Is Danny Ainge the executive to lead the Jazz finally to the promised land?

Last fall, Danny Ainge joined a crowded front office with the Utah Jazz. For many fans, this came as a rather unpopular and controversial move. 

Ainge spent nearly 20 years as an executive with the Boston Celtics, while only winning one championship in 2008. His body of work has been seen as less than successful by critics, considering the Celtics' high expectations as a 17-time NBA champion. 

Critiques aside, though, an NBA Championship is still an NBA Championship and Ainge built that 2008 team as well as the team the Celtics are fielding in hopes of bringing home their 18th championship this week.

Ainge is a strategic tactician that crafted this young championship contender with draft capital and internal development — a strategy that small-market clubs, like the Jazz, must depend on. The Jazz have a huge summer ahead of them and the rumor mill is already running strong with so many reports of player movement across the league being linked to Utah.

Jazz fans should feel lucky they have the man that earned the nickname “Trader Danny” in their corner with one of the biggest offseasons since the beginning of the Rudy Gobert/Donovan Mitchell era. With Ainge, no one is off-limits, not even the coach. 

In 2013, Ainge traded Hall-of-Fame coach Doc Rivers for a future first-round draft pick. Ainge traded fan favorite Isaiah Thomas in 2013 for Kyrie Irving, a less than popular move at the time that didn’t quite pan out. Ainge has proven again and again to leave emotion out of his dealings with the front-office experience to make the franchise-altering decisions to create contenders. Even in the face of controversy. 

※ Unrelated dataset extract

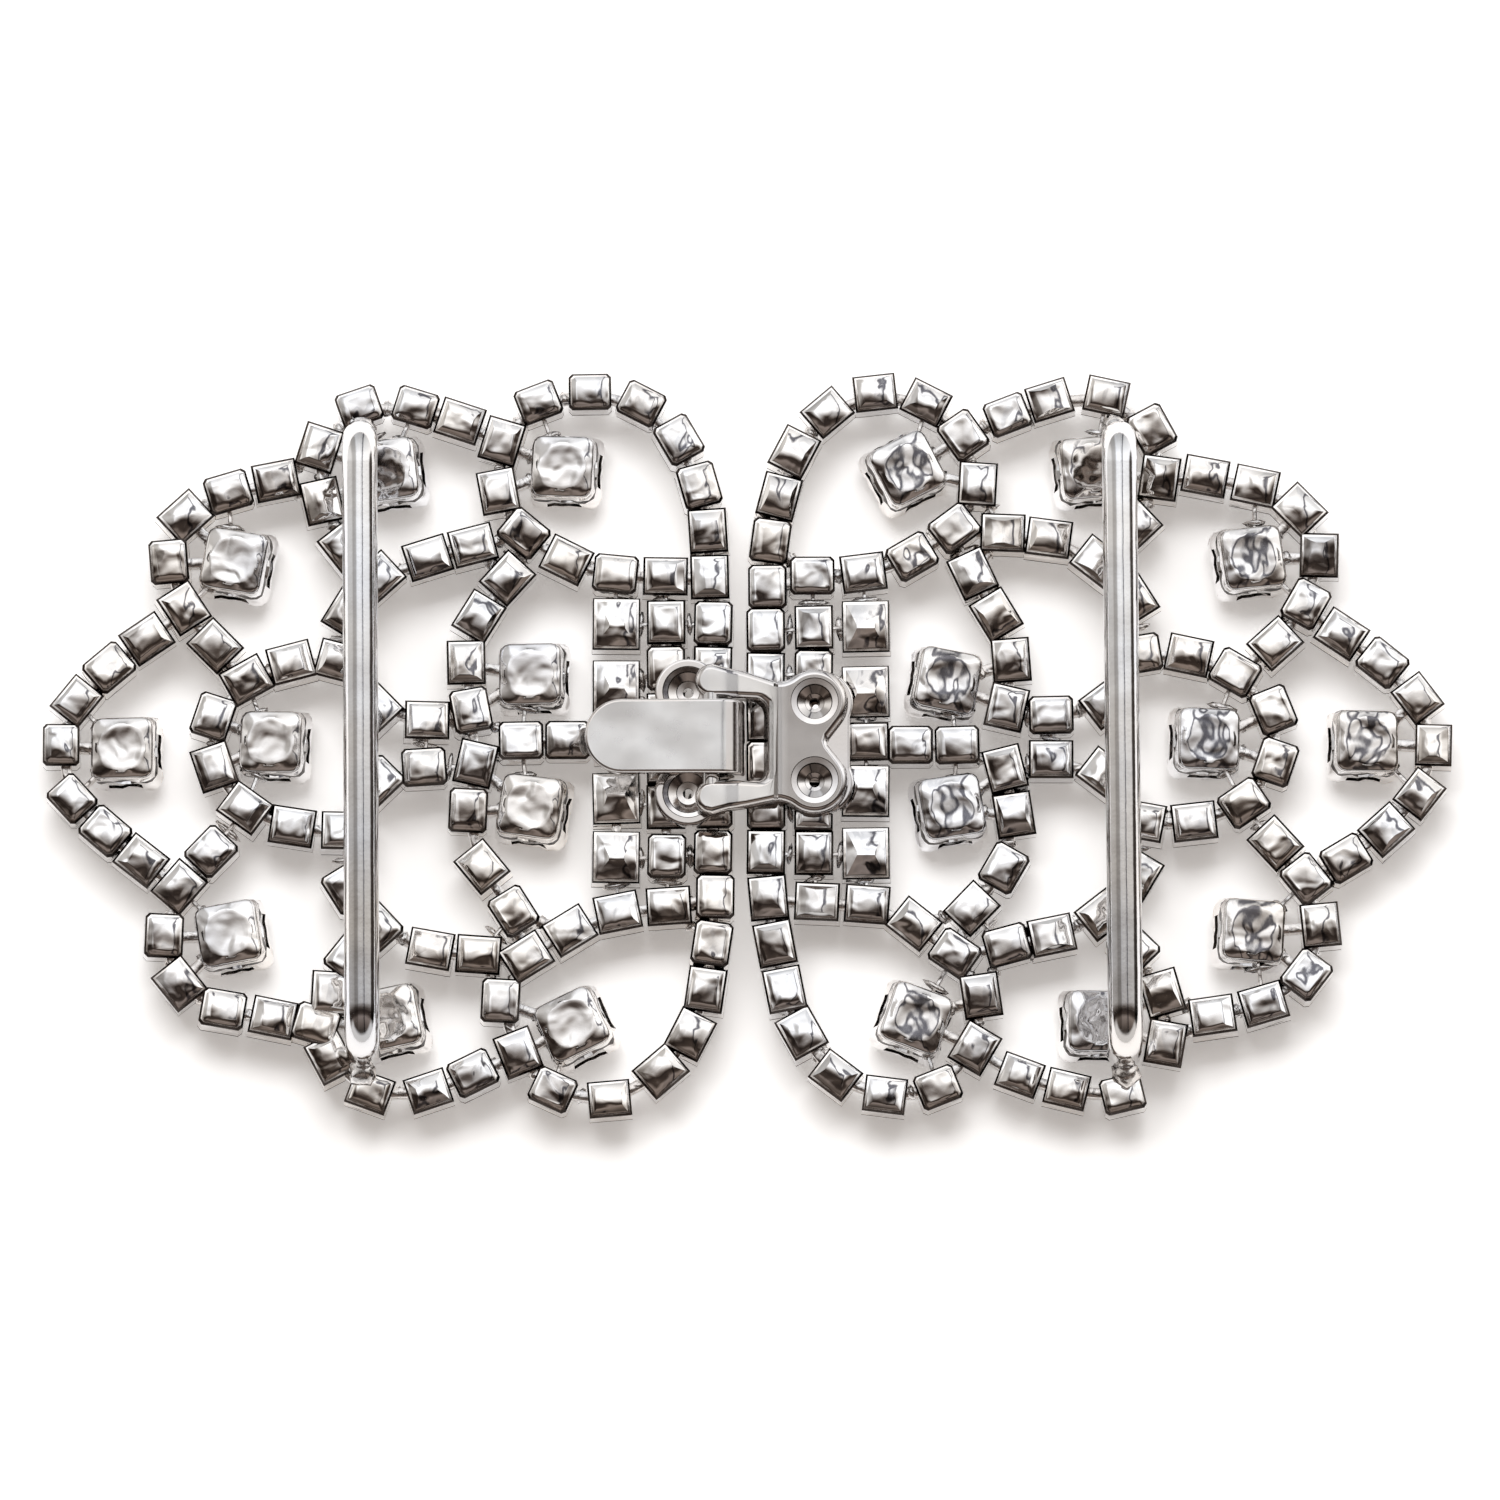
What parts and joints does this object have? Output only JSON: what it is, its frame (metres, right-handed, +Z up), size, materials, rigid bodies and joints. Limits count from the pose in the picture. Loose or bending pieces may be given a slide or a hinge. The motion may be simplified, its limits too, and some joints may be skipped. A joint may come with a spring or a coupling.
{
  "type": "interlocking clasp",
  "caption": "Two-part openwork rhinestone clasp: a folded hook on one half holds the eye plate of the other, with an upright strap bar on each half.",
  "frame": {"origin": "middle of the clasp's bounding box on the surface that it lies on, stones down", "axes": "+X from the hook half to the eye half, +Y along the strap bars, +Z up out of the clasp's back"},
  "size_m": [0.0882, 0.0474, 0.0101],
  "materials": {
    "polished_metal": "bright silver plating, mirror polished, slightly hammered",
    "crystal": "clear faceted stone with a silver foil back"
  },
  "bodies": {
    "left_half": {"left_frame": "polished_metal", "left_stone_1": "crystal", "left_stone_2": "crystal", "left_stone_3": "crystal", "left_stone_4": "crystal", "left_stone_5": "crystal", "left_stone_6": "crystal", "left_stone_7": "crystal", "left_stone_8": "crystal", "left_stone_9": "crystal", "left_stone_10": "crystal"},
    "right_half": {"right_frame": "polished_metal", "right_stone_1": "crystal", "right_stone_2": "crystal", "right_stone_3": "crystal", "right_stone_4": "crystal", "right_stone_5": "crystal", "right_stone_6": "crystal", "right_stone_7": "crystal", "right_stone_8": "crystal", "right_stone_9": "crystal", "right_stone_10": "crystal"}
  },
  "joints": [
    {"name": "hook_swing", "type": "hinge", "parent": "left_half", "child": "right_half", "pos_m": [-0.00225, 0, 0.00507], "axis": [0, -1, 0], "range_deg": [-10, 150]}
  ]
}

Utah will never be a free-agent favorite destination and therefore will need to rely on loyalty and continuity more than anything. But this strategy more recently lost the Jazz opportunities to improve. 

Last summer, after a disappointing loss to the Los Angeles Clippers, the Jazz had promising pieces with strong value. We won’t ever know what teams could have or did offer the Jazz but we do know plenty of teams made moves at the fringes and built stronger rosters with transactions using players of equal or lesser value.

The Jazz need everything that Ainge brings to the table. The Jazz need to make the unpopular moves that alter a franchise and build the type of contender, like the Celtics, who are taking the stage at the NBA Finals this week. 

Jazz fans need to trust Ainge because even if his tactful leadership brings only one championship to the franchise, that is one more championship than any other executive has brought home before.